The details are still being worked out, but CBC Chairman Emanuel Cleaver told BET.com that “we believe that it’s important that everybody in the country understands that in the world’s leading democracy there’s an attempt to reduce voter turnout and we think that it’s so alien to what our country has fought for, that it requires a lot of work to make sure that it is widely known.”

 

The CBC met with Attorney General Eric Holder during its weekly meeting on Wednesday, but any mention of redistricting or new voter ID laws was verboten because the AG’s civil rights division must pre-clear new laws in states that have a history of discrimination and must comply with the Voting Rights Act as a result of their previous records.

 

In a readout of the meeting, the CBC said that it discussed several other issues, including juvenile justice and federal contracting opportunities for minority businesses, but what it didn’t include was the frustration expressed by many of the lawmakers that the Justice Department has largely been unresponsive to many of their inquiries.

 

According to one senior Democratic aide who spoke on background, some members said that they felt as if there is some sort of “blanket prohibition” on responding to their inquiries, representing a stark difference from the last time the agency was controlled by a Democratic administration.
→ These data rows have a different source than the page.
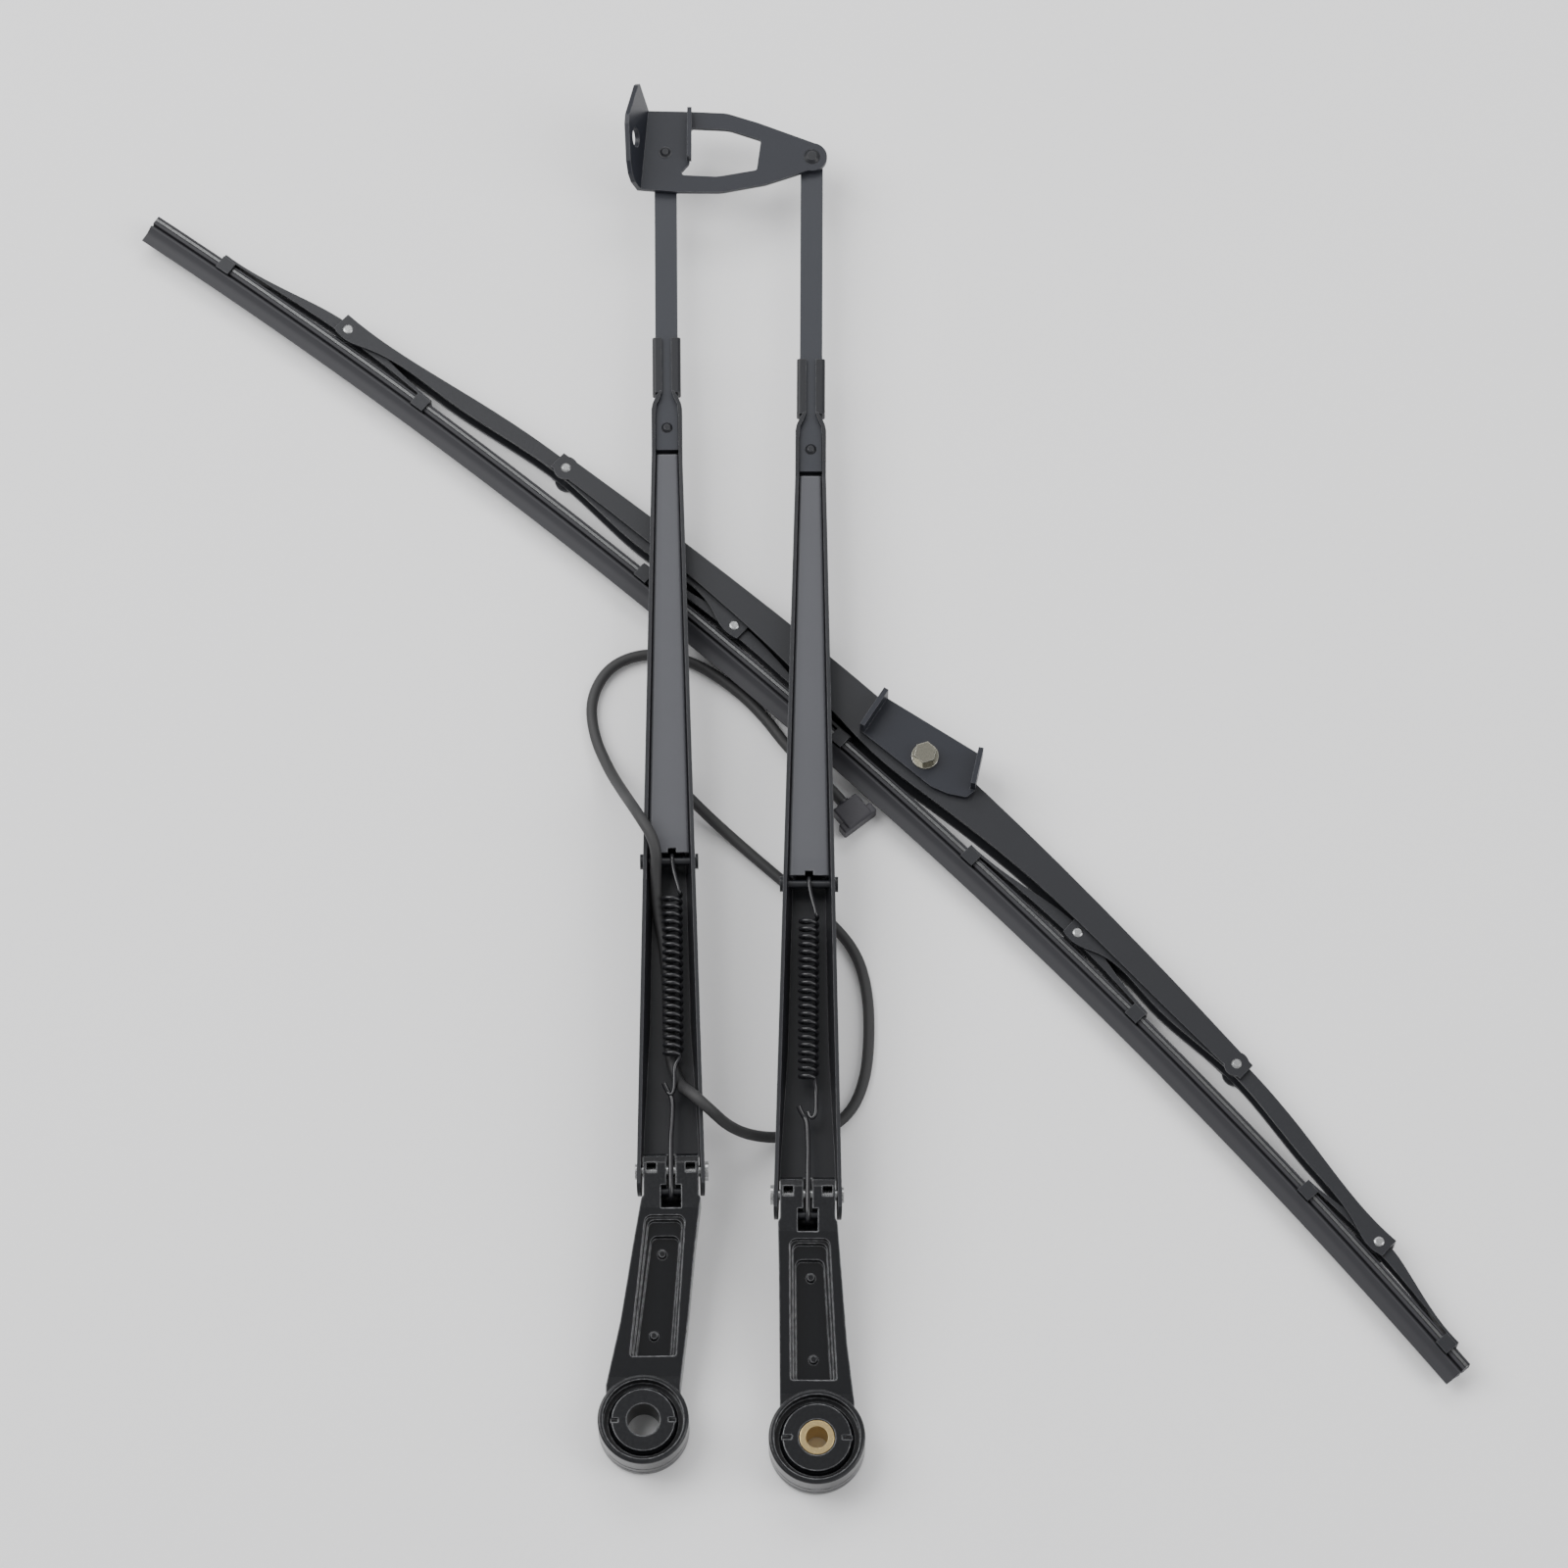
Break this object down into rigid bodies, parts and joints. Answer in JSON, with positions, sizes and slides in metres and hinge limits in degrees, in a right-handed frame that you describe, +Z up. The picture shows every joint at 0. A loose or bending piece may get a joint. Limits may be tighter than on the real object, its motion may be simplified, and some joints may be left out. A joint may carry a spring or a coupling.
{
  "type": "twin-arm windshield wiper",
  "caption": "Twin-arm parallelogram windshield wiper with cast heads, spring-loaded channel arms, link plate, framed blade and washer hose.",
  "frame": {"origin": "axis of the drive head's spindle bore, in the plane the assembly lies on", "axes": "+X from the idler arm towards the drive arm, +Y from the spindle heads towards the link plate, +Z up, away from the surface it lies on"},
  "size_m": [0.524, 0.5792, 0.0417],
  "materials": {
    "arm_paint": "satin black paint",
    "strip_paint": "satin dark grey paint",
    "rod_paint": "satin black paint",
    "head_paint": "black paint over die cast metal",
    "plate_paint": "satin black paint",
    "blade_paint": "semi-matte black paint",
    "pin_steel": "bare rivet steel, worn black",
    "spring_steel": "black coated spring wire",
    "rail_steel": "bright spring strip",
    "zinc": "zinc plated",
    "brass": "machined brass",
    "rubber": "matte black rubber",
    "hose_rubber": "matte dark grey rubber",
    "black_plastic": "moulded black plastic"
  },
  "bodies": {
    "blade": {"primary_bridge": "blade_paint", "upper_bridge_pin": "pin_steel", "lower_bridge_pin": "pin_steel", "wiper_rubber": "rubber", "spline_rails": "rail_steel", "adapter_plate": "plate_paint", "adapter_bolt": "zinc", "adapter_washer": "zinc", "adapter_nut": "zinc"},
    "upper_secondary": {"upper_secondary_bridge": "blade_paint", "yoke_pin_1": "pin_steel", "yoke_pin_2": "pin_steel"},
    "lower_secondary": {"lower_secondary_bridge": "blade_paint", "yoke_pin_3": "pin_steel", "yoke_pin_4": "pin_steel"},
    "yoke_1": {"claw_yoke_1": "blade_paint"},
    "yoke_2": {"claw_yoke_2": "blade_paint"},
    "yoke_3": {"claw_yoke_3": "blade_paint"},
    "yoke_4": {"claw_yoke_4": "blade_paint"},
    "idler_arm": {"idler_arm_channel": "arm_paint", "idler_arm_strip": "strip_paint", "idler_arm_rod": "rod_paint", "idler_rod_rivet": "arm_paint", "idler_hinge_pin": "pin_steel", "idler_cross_pin": "arm_paint", "idler_tension_spring": "spring_steel", "idler_spring_link": "spring_steel", "washer_hose": "hose_rubber", "hose_connector": "black_plastic", "washer_jet": "black_plastic"},
    "idler_head": {"idler_head": "head_paint", "idler_hook_pin": "arm_paint"},
    "link_plate": {"link_plate": "plate_paint", "idler_link_washer": "arm_paint", "idler_link_rivet": "arm_paint", "drive_link_washer": "arm_paint", "drive_link_rivet": "arm_paint"},
    "drive_arm": {"drive_arm_channel": "arm_paint", "drive_arm_strip": "strip_paint", "drive_arm_rod": "rod_paint", "drive_rod_rivet": "arm_paint", "drive_hinge_pin": "pin_steel", "drive_cross_pin": "arm_paint", "drive_tension_spring": "spring_steel", "drive_spring_link": "spring_steel"},
    "drive_head": {"drive_head": "head_paint", "drive_spindle_insert": "brass", "drive_hook_pin": "arm_paint"}
  },
  "joints": [
    {"name": "upper_secondary_rock", "type": "hinge", "parent": "blade", "child": "upper_secondary", "pos_m": [-0.1, 0.3998, 0.007], "axis": [0, 0, 1], "range_deg": [-3, 3], "stiffness_Nm_per_rad": 0.5, "deforming": ["wiper_rubber", "spline_rails"]},
    {"name": "lower_secondary_rock", "type": "hinge", "parent": "blade", "child": "lower_secondary", "pos_m": [0.163, 0.14927, 0.007], "axis": [0, 0, 1], "range_deg": [-3, 3], "stiffness_Nm_per_rad": 0.5, "deforming": ["wiper_rubber", "spline_rails"]},
    {"name": "yoke_1_rock", "type": "hinge", "parent": "upper_secondary", "child": "yoke_1", "pos_m": [-0.18897, 0.46127, 0.007], "axis": [0, 0, 1], "range_deg": [-4, 4], "stiffness_Nm_per_rad": 0.1, "deforming": ["wiper_rubber", "spline_rails"]},
    {"name": "yoke_2_rock", "type": "hinge", "parent": "upper_secondary", "child": "yoke_2", "pos_m": [-0.03236, 0.33259, 0.007], "axis": [0, 0, 1], "range_deg": [-4, 4], "stiffness_Nm_per_rad": 0.1, "deforming": ["wiper_rubber", "spline_rails"]},
    {"name": "yoke_3_rock", "type": "hinge", "parent": "lower_secondary", "child": "yoke_3", "pos_m": [0.10234, 0.20358, 0.007], "axis": [0, 0, 1], "range_deg": [-4, 4], "stiffness_Nm_per_rad": 0.1, "deforming": ["wiper_rubber", "spline_rails"]},
    {"name": "yoke_4_rock", "type": "hinge", "parent": "lower_secondary", "child": "yoke_4", "pos_m": [0.21617, 0.07828, 0.007], "axis": [0, 0, 1], "range_deg": [-4, 4], "stiffness_Nm_per_rad": 0.1, "deforming": ["wiper_rubber", "spline_rails"]},
    {"name": "arms_lift_off_blade", "type": "slide", "parent": "blade", "child": "idler_arm", "axis": [0, 0, 1], "range_m": [0, 0.15]},
    {"name": "idler_arm_fold", "type": "hinge", "parent": "idler_arm", "child": "idler_head", "pos_m": [-0.0559, 0.1032, 0.0225], "axis": [0.9999, 0.0115, 0], "range_deg": [0, 70], "stiffness_Nm_per_rad": 2, "springref_deg": -34.38, "deforming": ["idler_tension_spring", "idler_spring_link"]},
    {"name": "link_swing", "type": "hinge", "parent": "idler_arm", "child": "link_plate", "pos_m": [-0.06088, 0.53527, 0.02], "axis": [0, 0, 1], "range_deg": [-45, 45], "deforming": ["washer_hose"]},
    {"name": "drive_arm_swing", "type": "hinge", "parent": "link_plate", "child": "drive_arm", "pos_m": [-0.00118, 0.53339, 0.02], "axis": [0, 0, 1], "range_deg": [-45, 45]},
    {"name": "drive_arm_fold", "type": "hinge", "parent": "drive_arm", "child": "drive_head", "pos_m": [-0.0034, 0.0938, 0.0225], "axis": [1, -0.0051, 0], "range_deg": [0, 70], "stiffness_Nm_per_rad": 2, "springref_deg": -34.38, "deforming": ["drive_tension_spring", "drive_spring_link"]}
  ],
  "couplings": [
    {"joint": "drive_arm_swing", "follows": "link_swing", "ratio": -1}
  ]
}
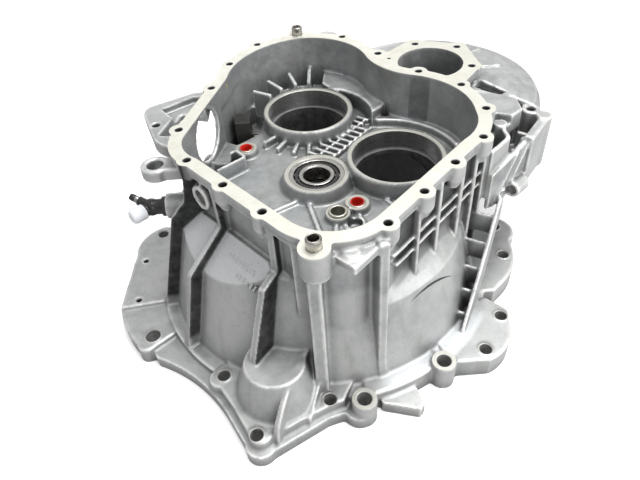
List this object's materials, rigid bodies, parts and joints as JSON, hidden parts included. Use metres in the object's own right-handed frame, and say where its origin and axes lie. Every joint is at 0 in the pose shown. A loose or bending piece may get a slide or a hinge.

The lack of communication between Black lawmakers and the agency does not serve President Obama well, they said. Members expressed despair over a perceived lack of response to other issues, including an inadequate number of Black federal judicial appointments and a more diverse group of trustees to address discriminatory bank abuses in foreclosure proceedings.

 

And although they were prohibited from discussing voting rights and redistricting issues, one CBC member who also spoke on background said that the White House “doesn’t get” the threat posed by new laws being considered or implemented by Republican-controlled state legislatures, particularly in key swing states like North Carolina and Virginia that President Obama won by tight margins in 2008.

 

The lawmaker fears that Republicans will not only try to “steal” local congressional elections, but Obama’s re-election, too, based on an unrealistic belief that he will somehow be able to “overcome” new redistricting maps and voter laws in states that the president will need in 2012.

 

“They’re going to have the same white-a-- lawyers who don’t believe that white election officials will do whatever they can to disenfranchise Black voters,” the lawmaker said, adding that “they play rough” in states that Obama could have won but lost in 2008.

 

And it’s not just a “Black Thing.” Illinois Rep. Luis Gutierrez said that he has heard from a diverse group of colleagues “on numerous occasions that they don’t feel like the civil rights division at the Justice Department is forcefully counteracting” voter suppression laws that “are unfriendly to minority voters.”